Sure, they're brimming with veterans who know how to perform under pressure, but they're also old. And I mean historically old. Shouldn't they be tired 36 minutes into the game, especially knowing how inconsistently Mike Woodson manages minutes?
Apparently not. New York is one of only two teams to be in the top 10 of fourth-quarter points scored and allowed.
Carmelo Anthony and crew are also ranked seventh in field-goal percentage (45.1) and 10th in three-point percentage (35.4), making them one of only five squads to be hitting such marks simultaneously.
Speaking of Melo, he ranks fourth in the NBA with 6.9 points scored per fourth quarter. The tumultuous J.R. Smith ranks 11th with 5.5, leaving the Knicks as one of just three teams to have two top 15 fourth-quarter scorers.
Watch out for the boys in orange and blue in the fourth. They come ready to play—stiff joints and all.
Fourth Quarter Points Scored: 25.2 (sixth)
Fourth Quarter Points Allowed: 22.7 (sixth)
Fourth Quarter Plus/Minus: +2.5 (first)
The Miami Heat have seen a number of games nearly fall out of reach in the fourth quarter, but they've managed to prevail time and time again, to the tune of the best record in the NBA.
Miami ranks second in field-goal percentage (48.8) and three-point percentage (39.4), and they're first in opponents' field-goal conversion rate (40.6).

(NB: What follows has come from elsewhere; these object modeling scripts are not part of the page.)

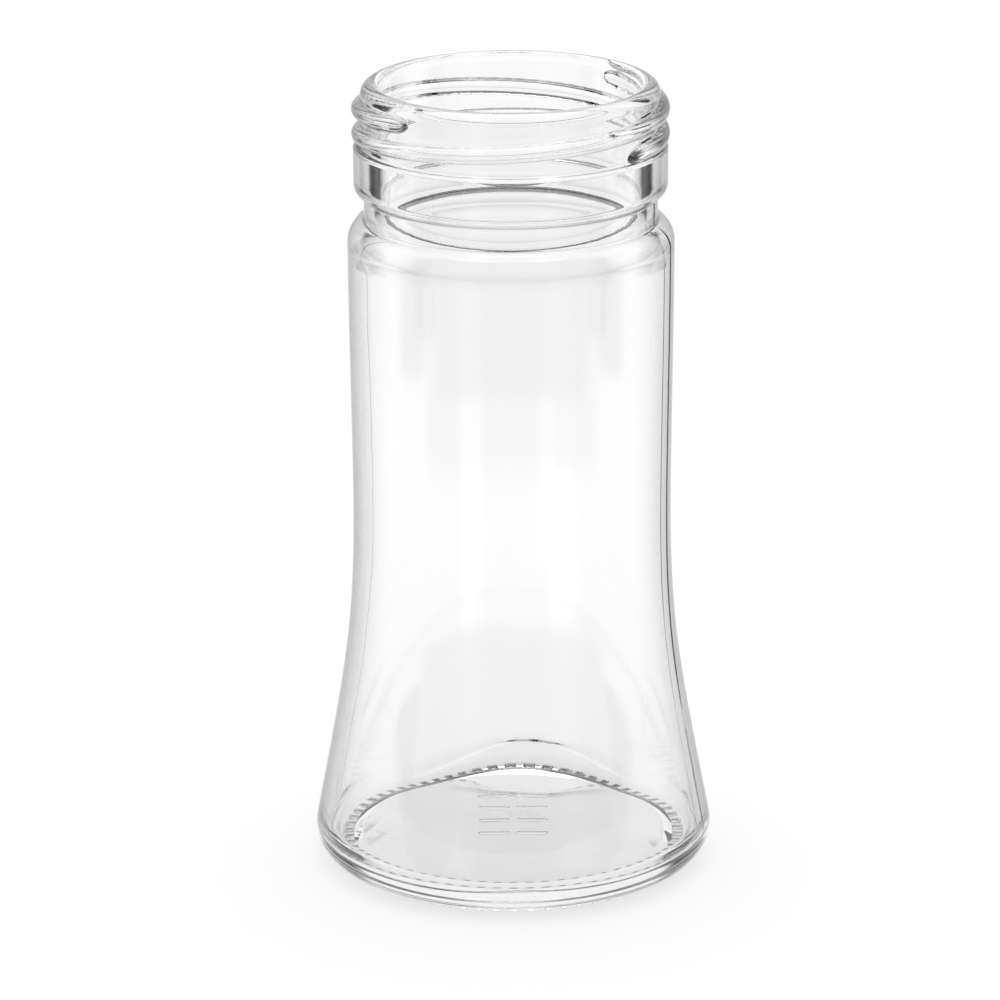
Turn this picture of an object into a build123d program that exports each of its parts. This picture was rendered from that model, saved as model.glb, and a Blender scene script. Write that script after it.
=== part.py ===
from build123d import *

import os
from math import acos, cos, degrees, hypot, radians, sin, sqrt

# Clear glass spice jar: a waisted body on a flared base, under a wide screw mouth.
# The jar is one piece of moulded glass. It stands on the XY plane with its axis on Z,
# and the middle of its base is the origin.

# Height of each stretch, from the lip down, and the height of the waist
jar_height = 108.6
mouth_length = 8.3
collar_length = 6.9
neck_length = 3.2
waist_height = 58.0

# Radii, each stepped from the one before it
bore_radius = 17.4
mouth_wall = 2.55
neck_inset = 0.35
collar_step = 1.0
shoulder_step = 2.25
waist_draw = 0.3

# Inside of the jar
bore_length = 15.0
shoulder_wall = 1.5
waist_wall = 1.5
heel_wall = 1.5
floor_thickness = 4.6
inner_shoulder_drop = 8.0
inner_heel_round = 1.5

# Roundings
lip_outer_round = 1.7
collar_top_round = 0.5
collar_bottom_round = 1.7
shoulder_round = 3.1
neck_fillet = 0.4
heel_round = 4.4

# Two-start right-hand screw thread on the mouth
thread_starts = 2
thread_lead = 6.7
thread_turn = 268.0
thread_first_angle = -40.0
thread_drop = 2.6
thread_height = 1.2
thread_section_radius = 1.1

# Underside: a raised, dished panel inside the ring of knurl bars that the jar stands on
seat_inner_radius = 22.0
ring_width = 0.7
panel_inset = 1.3
panel_step = 0.5
dish_depth = 0.3
knurl_bars = 64
knurl_bar_length = 1.4
knurl_bar_width = 1.0
knurl_bar_height = 0.3

# Plain mould marks that stand out of the dished panel, in rows a little behind its middle
mark_columns = 2
mark_rows = 4
mark_length = 4.2
mark_width = 0.7
mark_height = 0.25
mark_pitch = 5.2
mark_row_pitch = 4.8
mark_set_back = 4.0

# Shape of the flare between the heel and the waist
heel_lean = 11.0
flare_height_shares = (0.26, 0.53)
flare_radius_shares = (0.525, 0.135)

mouth_radius = bore_radius + mouth_wall
neck_radius = mouth_radius - neck_inset
collar_radius = mouth_radius + collar_step
shoulder_radius = neck_radius + shoulder_step
waist_radius = shoulder_radius - waist_draw
heel_centre_radius = seat_inner_radius + ring_width
collar_top = jar_height - mouth_length
collar_bottom = collar_top - collar_length
shoulder_height = collar_bottom - neck_length
ground = knurl_bar_height
heel_top_radius = heel_centre_radius + heel_round * cos(radians(heel_lean))
heel_top_height = ground + heel_round + heel_round * sin(radians(heel_lean))
up_the_flare = (-sin(radians(heel_lean)), cos(radians(heel_lean)))
down_the_flare = (sin(radians(heel_lean)), -cos(radians(heel_lean)))
shoulder_start = shoulder_height - shoulder_round
shoulder_arc_radius = shoulder_radius - shoulder_round
shoulder_turn = degrees(acos((neck_radius - shoulder_arc_radius) / shoulder_round))
corner_arc_radius = collar_radius - collar_bottom_round
corner_turn = degrees(acos((neck_radius - corner_arc_radius) / collar_bottom_round))
floor_height = ground + floor_thickness
inner_heel_height = floor_height + inner_heel_round
inner_heel_centre = heel_top_radius - (
    heel_wall + inner_heel_round + (inner_heel_height - heel_top_height) * sin(radians(heel_lean))
) / cos(radians(heel_lean))
crest_radius = mouth_radius - lip_outer_round
lip_inner_round = mouth_wall - lip_outer_round
bore_top = jar_height - lip_inner_round
bore_bottom = bore_top - bore_length
inner_shoulder_middle = bore_bottom - inner_shoulder_drop / 2
thread_centre_radius = mouth_radius + thread_height - thread_section_radius
thread_climb = thread_lead * thread_turn / 360
thread_first_height = jar_height - thread_drop - thread_climb
knurl_ring_radius = seat_inner_radius + knurl_bar_length / 2
panel_radius = seat_inner_radius - panel_inset
dish_radius = (panel_radius**2 + dish_depth**2) / (2 * dish_depth)


def flare(height_share, radius_share, wall=0):
    """Point on the flare, between the heel's top and the waist."""
    height = heel_top_height + height_share * (waist_height - heel_top_height)
    radius = waist_radius + radius_share * (heel_top_radius - waist_radius)
    return (radius - wall, height)


def dish_height(radius):
    """Height of the dished panel at a distance from the axis."""
    return ground + panel_step + dish_depth - dish_radius + sqrt(dish_radius**2 - radius**2)


with BuildPart() as glass_jar:
    with BuildSketch(Plane.XZ) as section:
        with BuildLine():
            # Underside, from the axis to the ring
            dish = ThreePointArc(
                (0, dish_height(0)),
                (panel_radius / 2, dish_height(panel_radius / 2)),
                (panel_radius, dish_height(panel_radius)),
            )
            slope = Line(dish @ 1, (seat_inner_radius, ground))
            ring = Line(slope @ 1, (heel_centre_radius, ground))
            heel = CenterArc(
                (heel_centre_radius, ground + heel_round), heel_round, -90, 90 + heel_lean
            )
            body = Spline(
                heel @ 1,
                *(flare(h, r) for h, r in zip(flare_height_shares, flare_radius_shares)),
                (waist_radius, waist_height),
                (shoulder_radius, shoulder_start),
                tangents=(up_the_flare, (0, 1)),
            )
            shoulder = CenterArc(
                (shoulder_arc_radius, shoulder_start), shoulder_round, 0, shoulder_turn
            )
            # Neck groove and collar
            low_corner = CenterArc(
                (corner_arc_radius, collar_bottom + collar_bottom_round),
                collar_bottom_round, -corner_turn, corner_turn,
            )
            groove = Line(shoulder @ 1, low_corner @ 0)
            collar = Line(low_corner @ 1, (collar_radius, collar_top - collar_top_round))
            high_corner = CenterArc(
                (collar_radius - collar_top_round, collar_top - collar_top_round),
                collar_top_round, 0, 90,
            )
            ledge = Line(high_corner @ 1, (mouth_radius, collar_top))
            mouth = Line(ledge @ 1, (mouth_radius, jar_height - lip_outer_round))
            lip = CenterArc((crest_radius, jar_height - lip_outer_round), lip_outer_round, 0, 90)
            # Inside, from the lip down to the floor
            inner_lip = CenterArc((crest_radius, bore_top), lip_inner_round, 90, 90)
            bore = Line(inner_lip @ 1, (bore_radius, bore_bottom))
            inner_shoulder = Bezier(
                bore @ 1,
                (bore_radius, inner_shoulder_middle),
                (shoulder_radius - shoulder_wall, inner_shoulder_middle),
                (shoulder_radius - shoulder_wall, bore_bottom - inner_shoulder_drop),
            )
            inner_heel = CenterArc(
                (inner_heel_centre, inner_heel_height),
                inner_heel_round, heel_lean, -90 - heel_lean,
            )
            Spline(
                inner_shoulder @ 1,
                (waist_radius - waist_wall, waist_height),
                *(
                    flare(h, r, heel_wall)
                    for h, r in zip(reversed(flare_height_shares), reversed(flare_radius_shares))
                ),
                inner_heel @ 0,
                tangents=((0, -1), down_the_flare),
            )
            floor = Line(inner_heel @ 1, (0, floor_height))
            Line(floor @ 1, dish @ 0)
        make_face()
        neck_corners = section.vertices().filter_by(lambda v: v == groove @ 0 or v == groove @ 1)
        fillet(neck_corners, neck_fillet)
    revolve(axis=Axis.Z)
    # Two ridges wind up the mouth, each with round ends
    for start in range(thread_starts):
        first_angle = thread_first_angle + start * 360 / thread_starts
        foot = Plane.XY.offset(thread_first_height).rotated((0, 0, first_angle))
        with BuildLine(foot) as ridge:
            Helix(thread_lead, thread_climb, thread_centre_radius)
        ridge_start = Plane(origin=ridge.line @ 0, z_dir=ridge.line % 0)
        with BuildSketch(ridge_start):
            Circle(thread_section_radius)
        sweep(path=ridge.line, is_frenet=True)
        with Locations(ridge.line @ 0, ridge.line @ 1):
            Sphere(thread_section_radius)
    # Knurl bars under the ring and the start of the heel
    with BuildSketch(Plane.XY):
        with PolarLocations(knurl_ring_radius, knurl_bars):
            SlotOverall(knurl_bar_length, knurl_bar_width)
    extrude(amount=ground + knurl_bar_height)
    # Mould marks, each as proud of the panel as the others
    for mark in GridLocations(mark_pitch, mark_row_pitch, mark_columns, mark_rows):
        mark_x = mark.position.X
        mark_y = mark.position.Y + mark_set_back
        with BuildSketch(Plane.XY.offset(dish_height(hypot(mark_x, mark_y)) - mark_height)):
            with Locations((mark_x, mark_y)):
                SlotOverall(mark_length, mark_width)
        extrude(amount=mark_height + floor_thickness / 2)

glass_jar.part.label = "glass_jar"
os.makedirs("parts", exist_ok=True)
export_step(glass_jar.part, "parts/glass_jar.step")
print(glass_jar.part.volume, glass_jar.part.bounding_box())
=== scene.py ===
from math import atan2, ceil, cos, degrees, hypot, pi, radians, sin, sqrt

import bpy
import numpy as np
from mathutils import Matrix, Vector


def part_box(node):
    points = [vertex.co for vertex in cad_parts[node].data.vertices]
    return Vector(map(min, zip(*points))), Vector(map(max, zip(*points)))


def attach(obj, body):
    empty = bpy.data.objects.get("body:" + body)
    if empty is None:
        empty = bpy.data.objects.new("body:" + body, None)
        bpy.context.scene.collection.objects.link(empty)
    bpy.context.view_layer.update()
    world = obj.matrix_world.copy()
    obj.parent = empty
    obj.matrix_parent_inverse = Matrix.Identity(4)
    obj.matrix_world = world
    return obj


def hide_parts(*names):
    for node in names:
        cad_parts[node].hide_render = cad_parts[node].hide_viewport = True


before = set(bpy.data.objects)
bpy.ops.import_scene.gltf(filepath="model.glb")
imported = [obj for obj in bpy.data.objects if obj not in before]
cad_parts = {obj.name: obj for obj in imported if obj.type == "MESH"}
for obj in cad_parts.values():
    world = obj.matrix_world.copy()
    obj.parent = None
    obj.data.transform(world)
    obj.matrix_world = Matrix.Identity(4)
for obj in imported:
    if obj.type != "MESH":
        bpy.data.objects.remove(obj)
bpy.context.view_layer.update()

# Clear glass spice jar on a white studio floor.
# The jar's sizes are in millimetres, the studio's in metres.
mm = 0.001

jarLow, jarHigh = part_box("glass_jar")
jarTop = (jarHigh[2] - jarLow[2]) / mm
heelReach = (jarHigh[0] - jarLow[0]) / 2 / mm


# The view of the photograph, from a little above the mouth
camera = {
    "distance": 0.68453, "height": 0.26636,
    "lookDown": 17.50, "roll": -0.23,
    "focalPixels": 5300, "framePixels": 1000, "shiftPixels": 12.03,
    "sensor": 36, "clipStart": 0.01,
}

def addCamera():
    eye = bpy.data.cameras.new("photoCamera")
    eye.sensor_width = camera["sensor"]
    eye.lens = camera["sensor"] * camera["focalPixels"] / camera["framePixels"]
    eye.shift_x = -camera["shiftPixels"] / camera["framePixels"]
    eye.clip_start = camera["clipStart"]
    holder = bpy.data.objects.new("photoCamera", eye)
    bpy.context.collection.objects.link(holder)
    holder.matrix_world = (
        Matrix.Translation((0, -camera["distance"], camera["height"]))
        @ Matrix.Rotation(radians(90 - camera["lookDown"]), 4, "X")
        @ Matrix.Rotation(radians(camera["roll"]), 4, "Z")
    )
    bpy.context.scene.camera = holder

addCamera()
print("camera placed")


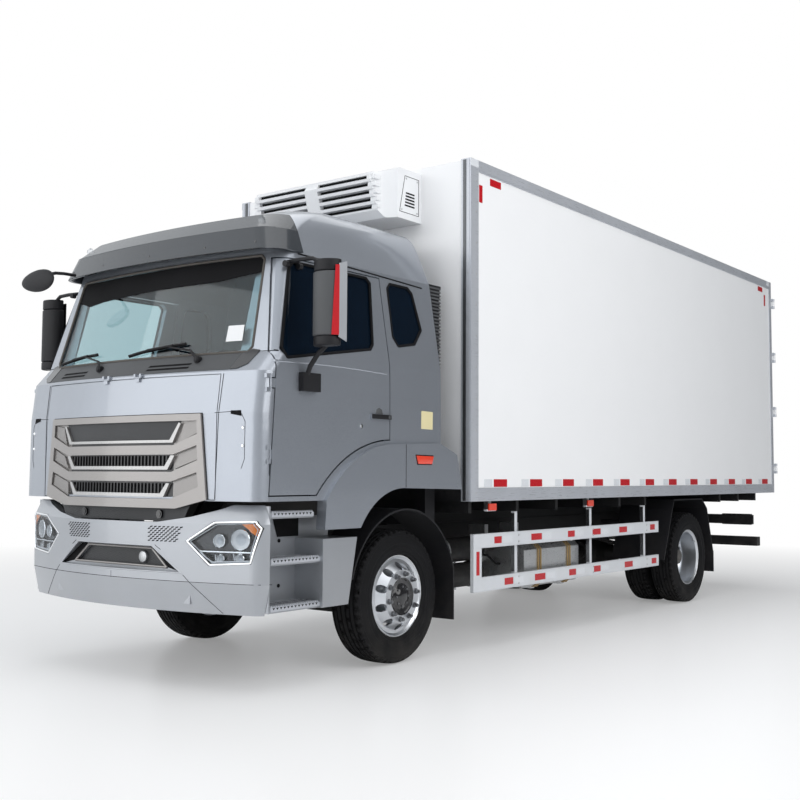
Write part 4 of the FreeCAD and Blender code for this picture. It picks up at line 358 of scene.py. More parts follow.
def dotGroup():
    # 1 inside each hole of a staggered sheet of punched holes, seen along Y
    tree, given, out = groupOf("punchedHoles", dict(Pitch=0.012, Hole=0.34), ["Mask"])
    spot = addNode(tree, "SeparateXYZ", {0: placeIn(tree)}).outputs
    rowPitch = 0.6  # as a share of the pitch across

    def calc(kind, first, second=0):
        return mathNode(tree, kind, first, second)

    across = calc("DIVIDE", spot["X"], given["Pitch"])
    up = calc("DIVIDE", spot["Z"], calc("MULTIPLY", given["Pitch"], rowPitch))
    shift = calc("MULTIPLY", calc("PINGPONG", calc("FLOOR", up), 1.0), 0.5)
    offX = calc("SUBTRACT", calc("FRACT", calc("ADD", across, shift)), 0.5)
    offZ = calc("MULTIPLY", calc("SUBTRACT", calc("FRACT", up), 0.5), rowPitch)
    away = calc("SQRT", calc("ADD", calc("MULTIPLY", offX, offX), calc("MULTIPLY", offZ, offZ)))
    setInputs(tree, out, {"Mask": calc("LESS_THAN", away, given["Hole"])})
    return tree


dots = dotGroup()


def punch(name, pitch, hole, reach=None):
    # dark punched holes over a finish; reach keeps them to the outer wings
    material = made[name].copy()
    tree = material.node_tree
    shader = tree.nodes["Principled BSDF"]
    plain = shader.inputs["Base Color"].links[0].from_socket
    mask = addNode(tree, "Group", {"Pitch": pitch, "Hole": hole}, node_tree=dots).outputs["Mask"]
    if reach:
        across = addNode(tree, "SeparateXYZ", {0: placeIn(tree)}).outputs["X"]
        wing = mathNode(tree, "GREATER_THAN", mathNode(tree, "ABSOLUTE", across, 0), reach)
        plain = colourRange(tree, wing, (0.012, 0.012, 0.013, 1), plain)
        mask = mathNode(tree, "MULTIPLY", mask, wing)
    setInputs(tree, shader, {"Base Color": colourRange(tree, mask, plain, (0.008, 0.008, 0.009, 1))})
    return material


made["grilleWing"] = punch("grillePaint", 0.011, 0.2, reach=0.548)
made["fineMesh"] = punch("greyPlastic", 0.014, 0.3)


def glassFinish(name, tint, coat, clear=1.0):
    material = bpy.data.materials.new(name)
    material.use_nodes = True
    tree = material.node_tree
    speck = addNode(tree, "Group", {"Scale": 40}, node_tree=grain).outputs["Broad"]
    setInputs(tree, tree.nodes["Principled BSDF"], {
        "Transmission Weight": clear, "IOR": 1.1, "Coat Weight": coat,
        "Roughness": mapRange(tree, speck, 0.3, 0.7, 0.03, 0.05),
        "Base Color": colourRange(tree, speck, (*(c * 0.97 for c in tint), 1), (*tint, 1)),
    })
    return material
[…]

LeBron James, "Mr. Clutch" himself, ranks eighth in points scored per fourth quarter with six and seventh in assists with 1.8. He's the only player in the league to finish in the top 10 of both points and assists in the fourth.
The reigning champs are also the only NBA team to have two top 10 fourth-quarter scorers. Dwyane Wade's 5.7 points in the final 12 minutes is 10th amongst all players.
Easily the most dangerous team in the league at the moment, it should come as no surprise that the Heat are the most complete of fourth-quarter aggregates.
Their penchant for late-game heroics or stepping on the throat of their opponents cannot be matched, let alone exceeded.
They're simply a force that opposing teams dread facing in the fourth. Or at all, for that matter.